There are three unambiguous reasons for Beck’s popularity in the region. First, Beck’s concept of risk society has been received as deeply realistic, exemplified by catastrophes like Japan’s Fukushima Daiichi nuclear disaster (2011), Korea’s Sewol Ferry Tragedy in Korea (2014), or Beijing’s “yellow dust” – dust storms and air pollution. Second, in addition to describing risks, Beck offers a new vision for the future, namely reflexive modernization or a second modernity. This vision matches East Asia’s search for its own identity and a better future that does more than merely duplicate Western modernity. Third, Beck’s advocacy of a participatory approach to risk governance is also stimulating, as it breaks away from both a conventional model of state governance and a technological approach to risk management.

Beck’s visit to Seoul in July, 2014, exemplified the degree of his public recognition and the extent of his influence. The country was still reeling from the sinking of the MV Sewol in April. The government’s incompetence sparked public outcries of grief and anger over the loss of hundreds, including many young students on a school trip. Against this backdrop, Beck gave a public lecture at the jam-packed International Conference Room of the Korea Press Center. Though he focused on climate change, Beck nonetheless offered words of comfort, pointing to citizens’ clamor as a catalyst for change. Suggesting that a “bad” thing could sometimes have unintended “good” consequences, he noted that the terrible Sewol tragedy had spurred attention to safety issues and debate over the government’s organized irresponsibility.

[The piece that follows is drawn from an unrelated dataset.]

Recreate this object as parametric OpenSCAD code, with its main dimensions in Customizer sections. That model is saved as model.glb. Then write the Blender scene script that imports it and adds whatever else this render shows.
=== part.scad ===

Later Beck joined the inaugural forum for Seoul’s Megacity Think Tank Alliance (MeTTA) with the theme “Beyond Risk toward Safe City.” On live television at Seoul’s City Hall, Beck emphasized a vision for new politics:

All of the common problems faced by East Asia have already come to light. Nations are interconnected […] but they confront each other over historical problems. If they fail to give birth to the union of Asia, then there is no reason why [Asian] cities can’t take over […] Cities such as Seoul can move towards a model of “United Cities,” rather than Nations. Cities are now becoming cosmopolitan and “global” megacities are becoming ever-more cosmopolitized […] this is a starting point for intercity cooperation.

The sudden passing of Beck shocked Korean society, and conservative and liberal media outlets alike paid their respects to him. Seoul’s Mayor Park Won-Soon extended his condolences, stating, “I will strive to make Seoul a model city which can overcome the numerous risks which Professor Beck warned about through citizen participation and intercity cooperation.” Korea University Professor Kim Mun-Jo wrote a tribute for The Joongang Ilbo, while Research Professor Hong Chan-Sook of Seoul National University wrote a heartfelt remembrance for The Kyunghang Shinmun, drawing on her experience as his student in Munich: “He always offered a helping hand and warm comfort for his pupil who had come from a far and unfamiliar country in the East.”

In The Hankyoreh, I described Beck as the warmest and most passionate Western scholar whom I have ever met. At Mayor Park’s request, Beck had agreed to launch a “Seoul Project” for participatory risk governance starting in January of 2015, expressing great enthusiasm for this project in our last Skype conversation on December 22. He even proposed a “Parliament for Risk Actors in East Asia,” an idea he had taken from Bruno Latour shortly after an early December workshop in Paris. This March, when the Seoul project held its kick-off conference, the famous monk Ven. Myoung Jin, whom Beck and his wife met during their 2008 visit to Seoul, led a memorial service for Beck.

In Japan, Beck first gained recognition in environmental sociology, and in the early 2000s, his concept of individualization became increasingly popular. But Beck became especially visible after the Fukushima Daiichi nuclear disaster: in a 2011 interview, he elaborated on the nature of risk, but also urged Japanese citizens to get involved and to prevent industry and professionals from monopolizing decisions.

The impact of Beck’s theory of risk society in Japan after Fukushima paralleled his impact on the world after Chernobyl. Upon his death, obituaries in leading national newspapers such as the Asahi Shimbun, Nihon Keizai Shimbun, Mainichi Shimbun, Yomuiri Shimbun, Sankei Shimbun, and many local newspapers outlined his achievements; Beck’s close associate Professor Munenori Suzuki of Hosei University described Beck as “a broad-minded intellectual giant who examined risk.”

Beck was perhaps less well-known to the Chinese public, but he was a formidable presence in Chinese academe: at least 8,000 Chinese academic journal articles mention Beck and risk society. Despite his lower public profile in China, major newspapers and media reported the news of Beck’s death. In a full-page article for Wenhui Daily entitled “Four Keywords of Beck’s risk society theory,” Professor Sun Guodong from Fudan University summarized Beck’s contribution through the keywords “second modernity, reflexivity, subpolitics, cosmopolitanism.” Professor Wu Qiang of Tsinghua University wrote an article about Beck for New Century Magazine. Many academics dedicated entries on their Weibo “micro-blogs” to Beck. As in Japan and in Korea, the death of Ulrich Beck was deeply mourned in China.